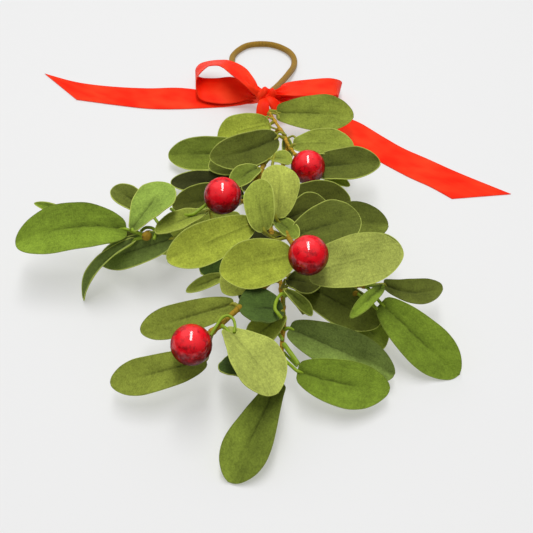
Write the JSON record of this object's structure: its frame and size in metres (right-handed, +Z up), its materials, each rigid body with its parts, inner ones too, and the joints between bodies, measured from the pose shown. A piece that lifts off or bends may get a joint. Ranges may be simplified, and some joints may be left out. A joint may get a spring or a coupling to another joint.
{
  "type": "mistletoe bunch",
  "caption": "Artificial mistletoe bunch lying down: cloth leaves and glossy red berries on wrapped wire stems, with a hanging loop and a red satin bow.",
  "frame": {"origin": "on the surface that the bunch lies on, under the middle of its bounding box", "axes": "+Z up from the surface, +Y from the tips of the leaves towards the hanging loop"},
  "size_m": [0.208, 0.2532, 0.0461],
  "materials": {
    "leaf_cloth": "matte",
    "berry_lacquer": "gloss",
    "stem_wrap": "matte",
    "loop_cord": "matte",
    "ribbon_satin": "satin"
  },
  "bodies": {
    "root": {"main_stem": "stem_wrap", "centre_stem": "stem_wrap", "upper_berry_stem": "stem_wrap", "middle_berry_stem": "stem_wrap", "lower_berry_stem": "stem_wrap", "left_stem": "stem_wrap", "right_stem": "stem_wrap", "hanging_loop": "loop_cord", "crown_leaf_1": "leaf_cloth", "crown_leaf_2": "leaf_cloth", "crown_leaf_3": "leaf_cloth", "crown_leaf_4": "leaf_cloth", "crown_leaf_5": "leaf_cloth", "crown_leaf_6": "leaf_cloth", "crown_leaf_7": "leaf_cloth", "crown_leaf_8": "leaf_cloth", "centre_leaf_1": "leaf_cloth", "centre_leaf_2": "leaf_cloth", "centre_leaf_3": "leaf_cloth", "centre_leaf_4": "leaf_cloth", "centre_leaf_5": "leaf_cloth", "left_leaf_1": "leaf_cloth", "left_leaf_2": "leaf_cloth", "left_leaf_3": "leaf_cloth", "left_leaf_4": "leaf_cloth", "left_leaf_5": "leaf_cloth", "left_leaf_6": "leaf_cloth", "left_leaf_7": "leaf_cloth", "left_leaf_8": "leaf_cloth", "berry_leaf_1": "leaf_cloth", "berry_leaf_2": "leaf_cloth", "berry_leaf_3": "leaf_cloth", "right_leaf_1": "leaf_cloth", "right_leaf_2": "leaf_cloth", "right_leaf_3": "leaf_cloth", "right_leaf_4": "leaf_cloth", "right_leaf_5": "leaf_cloth", "right_leaf_6": "leaf_cloth", "right_leaf_7": "leaf_cloth", "right_leaf_8": "leaf_cloth", "right_leaf_9": "leaf_cloth", "right_leaf_10": "leaf_cloth", "right_leaf_11": "leaf_cloth", "lower_leaf_1": "leaf_cloth", "lower_leaf_2": "leaf_cloth", "lower_leaf_3": "leaf_cloth", "lower_leaf_4": "leaf_cloth", "lower_leaf_5": "leaf_cloth", "lower_leaf_6": "leaf_cloth", "lower_leaf_7": "leaf_cloth", "lower_leaf_8": "leaf_cloth", "berry_1": "berry_lacquer", "berry_2": "berry_lacquer", "berry_3": "berry_lacquer", "berry_4": "berry_lacquer", "ribbon_tail_left": "ribbon_satin", "ribbon_tail_right": "ribbon_satin", "bow_loop_left": "ribbon_satin", "bow_loop_right": "ribbon_satin", "bow_knot": "ribbon_satin"}
  },
  "joints": []
}
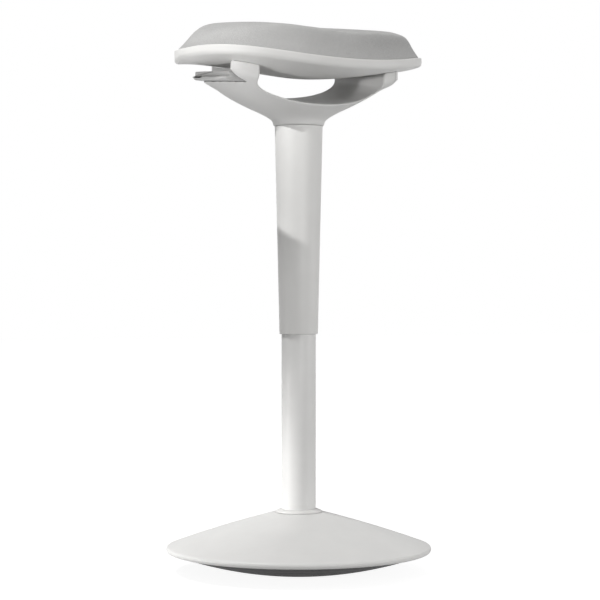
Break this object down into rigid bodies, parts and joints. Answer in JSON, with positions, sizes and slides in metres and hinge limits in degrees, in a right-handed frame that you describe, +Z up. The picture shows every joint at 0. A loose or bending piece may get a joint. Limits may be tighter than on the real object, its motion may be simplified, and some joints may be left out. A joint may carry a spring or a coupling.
{
  "type": "perch stool",
  "caption": "Tall perch stool with a rounded weighted foot, a gas-sprung swivel column in a tapered sleeve, an open yoke with a hand lever and a saddle-shaped upholstered seat.",
  "frame": {"origin": "middle of the rubber sole's flat foot, on the floor", "axes": "+Z up along the column, the seat's front towards -Y, the hand lever on the -X side"},
  "size_m": [0.387, 0.387, 0.8037],
  "materials": {
    "cover_plastic": "fine satin, warm white",
    "tube_paint": "satin powder coat",
    "yoke_plastic": "fine satin, pale grey",
    "lever_plastic": "satin, mid grey",
    "seat_fabric": "woven upholstery, mid grey",
    "sole_rubber": "matt black",
    "ballast_iron": "dark paint",
    "bright_steel": "ground",
    "black_plastic": "satin",
    "pan_wood": "raw plywood"
  },
  "bodies": {
    "base": {"rubber_sole": "sole_rubber", "ballast_plate": "ballast_iron", "tube_socket": "ballast_iron", "socket_screw_1": "bright_steel", "socket_screw_2": "bright_steel", "socket_screw_3": "bright_steel", "socket_screw_4": "bright_steel", "base_cover": "cover_plastic", "base_collar": "cover_plastic", "lower_tube": "tube_paint", "guide_bush": "black_plastic"},
    "column_rod": {"piston_rod": "bright_steel", "piston": "black_plastic", "retaining_clip": "bright_steel", "thrust_washer": "bright_steel", "rod_buffer": "sole_rubber"},
    "seat": {"gas_cylinder": "bright_steel", "cylinder_end_guide": "black_plastic", "upper_sleeve": "cover_plastic", "yoke": "yoke_plastic", "arm_end_cap": "yoke_plastic", "rocker_pin": "bright_steel", "release_cable": "black_plastic", "lever_pin": "bright_steel", "seat_shell": "cover_plastic", "seat_pan": "pan_wood", "seat_screw_1": "bright_steel", "seat_screw_2": "bright_steel", "seat_screw_3": "bright_steel", "seat_screw_4": "bright_steel", "cushion": "seat_fabric"},
    "lever": {"hand_lever": "lever_plastic"},
    "rocker": {"release_rocker": "bright_steel"},
    "valve": {"valve_pin": "bright_steel"}
  },
  "joints": [
    {"name": "swivel", "type": "hinge", "parent": "base", "child": "column_rod", "pos_m": [0, 0, 0.05], "axis": [0, 0, 1], "continuous": true},
    {"name": "height", "type": "slide", "parent": "column_rod", "child": "seat", "axis": [0, 0, 1], "range_m": [-0.2, 0]},
    {"name": "lever_lift", "type": "hinge", "parent": "seat", "child": "lever", "pos_m": [-0.1125, 0, 0.7154], "axis": [0, 0.9962, 0.0872], "range_deg": [0, 6], "stiffness_Nm_per_rad": 2, "springref_deg": -5.73},
    {"name": "rocker_turn", "type": "hinge", "parent": "seat", "child": "rocker", "pos_m": [-0.009, 0, 0.66425], "axis": [0, 1, 0], "range_deg": [0, 8]},
    {"name": "valve_press", "type": "slide", "parent": "seat", "child": "valve", "axis": [0, 0, 1], "range_m": [-0.0022, 0]}
  ],
  "couplings": [
    {"joint": "rocker_turn", "follows": "lever_lift", "ratio": 1.3},
    {"joint": "valve_press", "follows": "lever_lift", "m_per_rad": -0.02}
  ]
}
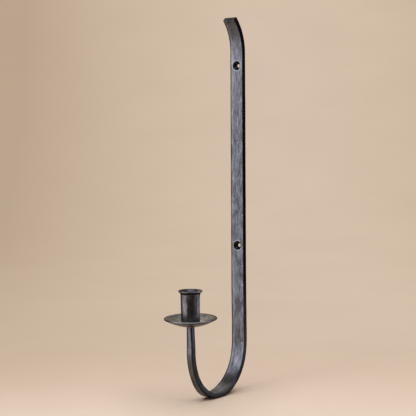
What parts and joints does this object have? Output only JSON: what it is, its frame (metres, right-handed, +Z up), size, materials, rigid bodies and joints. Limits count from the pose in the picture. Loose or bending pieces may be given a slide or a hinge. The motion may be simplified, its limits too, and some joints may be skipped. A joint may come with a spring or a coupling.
{
  "type": "wall candle holder",
  "caption": "Forged iron wall holder for a taper candle: a flat strap with a forward curl turns up into a hook that carries a drip pan and a flared candle cup.",
  "frame": {"origin": "on the wall plane, at the strap's back face, halfway between the two screw holes", "axes": "+Z up along the strap, +Y into the wall, -Y towards the room and the candle, +X to the right seen from the room"},
  "size_m": [0.0754, 0.1595, 0.5509],
  "materials": {
    "forged_bar": "hand-forged iron, blackened and waxed, with a dull graphite sheen on the hammered faces",
    "pan_sheet": "dished iron sheet, blackened and waxed, smooth",
    "cup_tube": "iron tube with long hammered flats, blackened and waxed"
  },
  "bodies": {
    "root": {"wall_bar": "forged_bar", "drip_pan": "pan_sheet", "candle_cup": "cup_tube", "cup_floor": "cup_tube"}
  },
  "joints": []
}
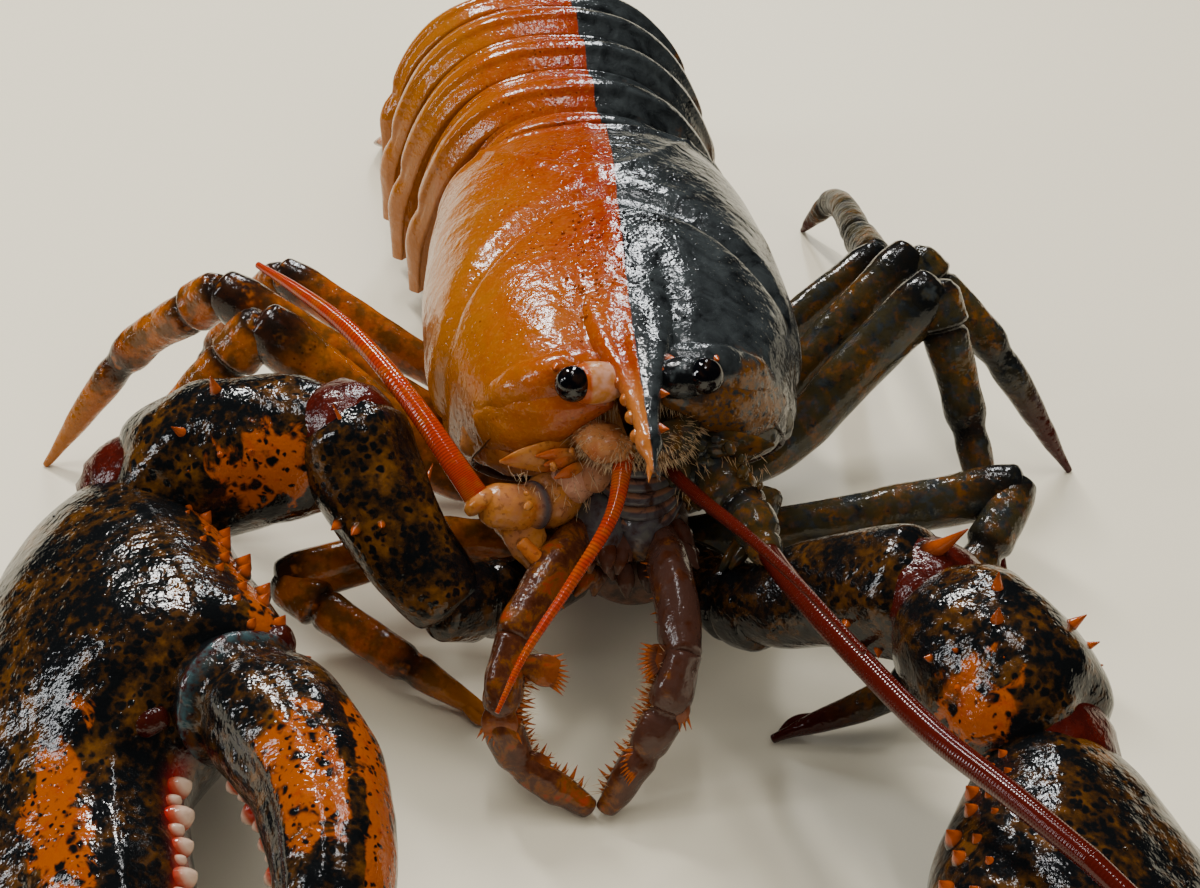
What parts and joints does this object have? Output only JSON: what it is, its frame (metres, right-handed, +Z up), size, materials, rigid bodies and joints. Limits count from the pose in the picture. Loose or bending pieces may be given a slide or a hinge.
************
_Task to carry out_:
From the entries, report each line that includes the word "down".

_Exercise result_:
  "caption": "Artificial mistletoe bunch lying down: cloth leaves and glossy red berries on wrapped wire stems, with a hanging loop and a red satin bow.",
Break this object down into rigid bodies, parts and joints. Answer in JSON, with positions, sizes and slides in metres and hinge limits in degrees, in a right-handed frame that you describe, +Z up. The picture shows every joint at 0. A loose or bending piece may get a joint. Limits may be tighter than on the real object, its motion may be simplified, and some joints may be left out. A joint may carry a spring or a coupling.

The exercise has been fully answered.